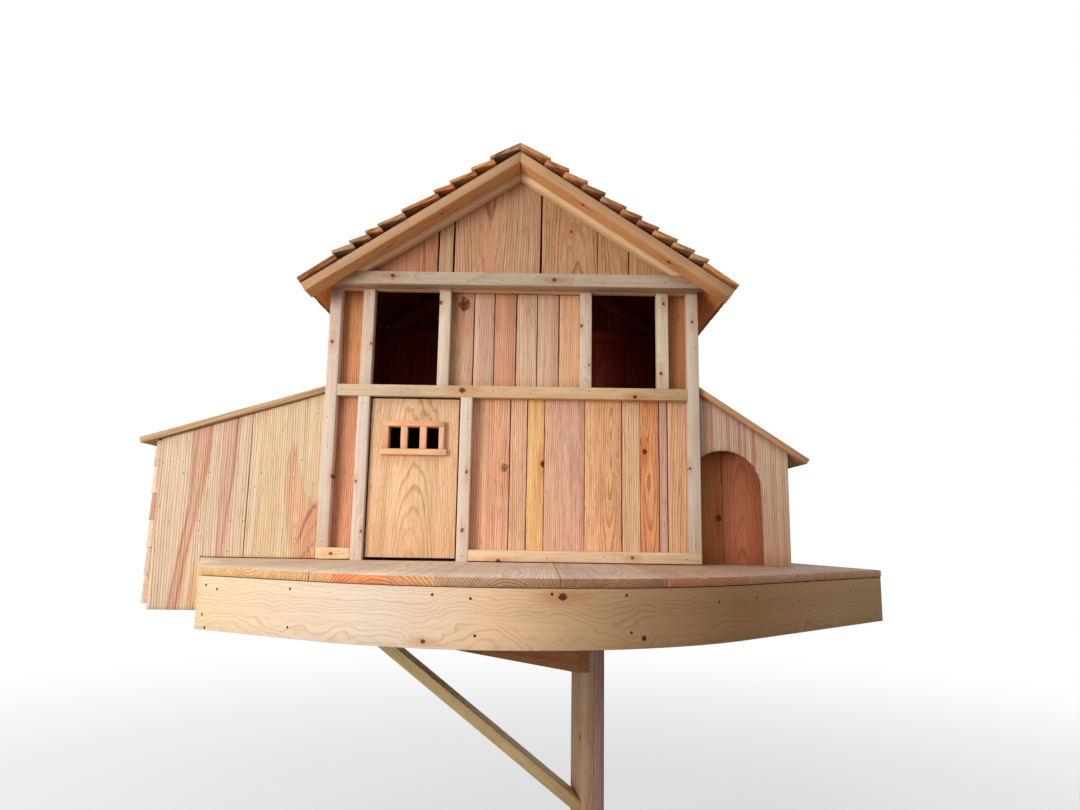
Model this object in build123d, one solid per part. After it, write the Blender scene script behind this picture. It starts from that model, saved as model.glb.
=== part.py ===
from build123d import *
import os
from math import cos, hypot, radians, sin, tan

os.makedirs("parts", exist_ok=True)

# A small timber play house on a raised deck with a rounded front.
# The house frame is used while modelling, in millimetres: x = 0 is the middle of the house,
# y = 0 the front of its studs, z = 0 the top of the deck. Every piece is moved to the foot
# of the post as it is written.

# Sawn timber
stick = 38.0             # side of the square framing sticks
board = 19.0             # thickness of every sawn board
joist_tall = 89.0        # height of a deck joist
beam_tall = 286.0        # height of the cross beam under the joists
post_plank_deep = 140.0  # width of each of the two post planks
rake_gap = 0.4           # hairline where two mitred pieces meet

# Deck
deck_height = 1250.0     # deck top above the foot of the post
deck_bend_x = 4.5        # middle of the bend in the front edge
deck_bend_y = 8.0
deck_radius = 856.0      # radius of that bend
deck_left_turn = 28.0    # degrees of the bend left and right of its front
deck_right_turn = 42.6
deck_left_run = 376.0    # straight edge past the left and the right end of the bend
deck_right_run = 716.0
deck_left_x = -985.0     # straight left side
deck_right_past = 28.0   # rear right corner past the right wing's outer face
deck_back_y = 900.0      # straight rear edge
rim_tall = 127.0         # rim board under the deck boards
rim_inset = 2.0          # rim face behind the ends of the deck boards
joist_first_y = -620.0   # front joist, centre line
joist_over_post_y = 460.0
joist_count = 4          # joists up to the one over the post

# Post, beam and brace
post_x = 280.0
post_y = 468.0
post_turn = 17.0         # degrees, about the upright
beam_angle = 134.3       # run of the cross beam in plan, degrees from +x
beam_end_left = 27.0     # tip of the beam's near face, left of the post's front left corner
beam_end_right = 10.0    # clipped tip of the beam, right of that corner
beam_end_front = 6.0     # beam's end in front of that corner
brace_top_x = -758.0     # knee brace under the joist over the post
brace_slope = 37.3       # degrees below level
brace_wide = 89.0        # brace laid flat

# House frame
house_width = 1219.0
house_depth = 700.0
plate_z = 887.0          # underside of the front top plate
mid_rail_z = 526.0       # underside of the mid rail
door_bay = 70.5          # narrow bay between the left post and the door's hinge stud
door_opening = 296.0     # clear width between the door studs
window_wide = 215.0      # clear width of each window
window_left_in = 216.5   # middle of the left window from the left post
window_right_in = 206.0  # middle of the right window from the right post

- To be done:
From the first line of the data above to the line holding "rake_gap = 0.4", reproduce each line exactly; emit no other lines.

- Solution:
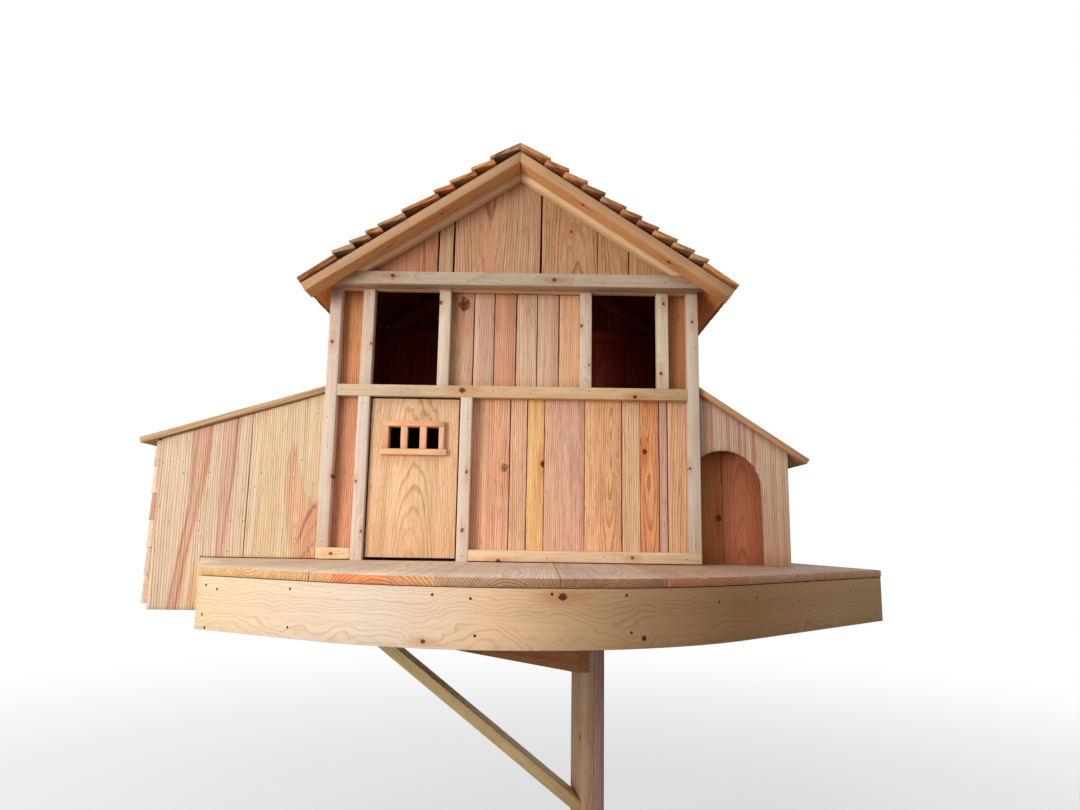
Model this object in build123d, one solid per part. After it, write the Blender scene script behind this picture. It starts from that model, saved as model.glb.
=== part.py ===
from build123d import *
import os
from math import cos, hypot, radians, sin, tan

os.makedirs("parts", exist_ok=True)

# A small timber play house on a raised deck with a rounded front.
# The house frame is used while modelling, in millimetres: x = 0 is the middle of the house,
# y = 0 the front of its studs, z = 0 the top of the deck. Every piece is moved to the foot
# of the post as it is written.

# Sawn timber
stick = 38.0             # side of the square framing sticks
board = 19.0             # thickness of every sawn board
joist_tall = 89.0        # height of a deck joist
beam_tall = 286.0        # height of the cross beam under the joists
post_plank_deep = 140.0  # width of each of the two post planks
rake_gap = 0.4           # hairline where two mitred pieces meet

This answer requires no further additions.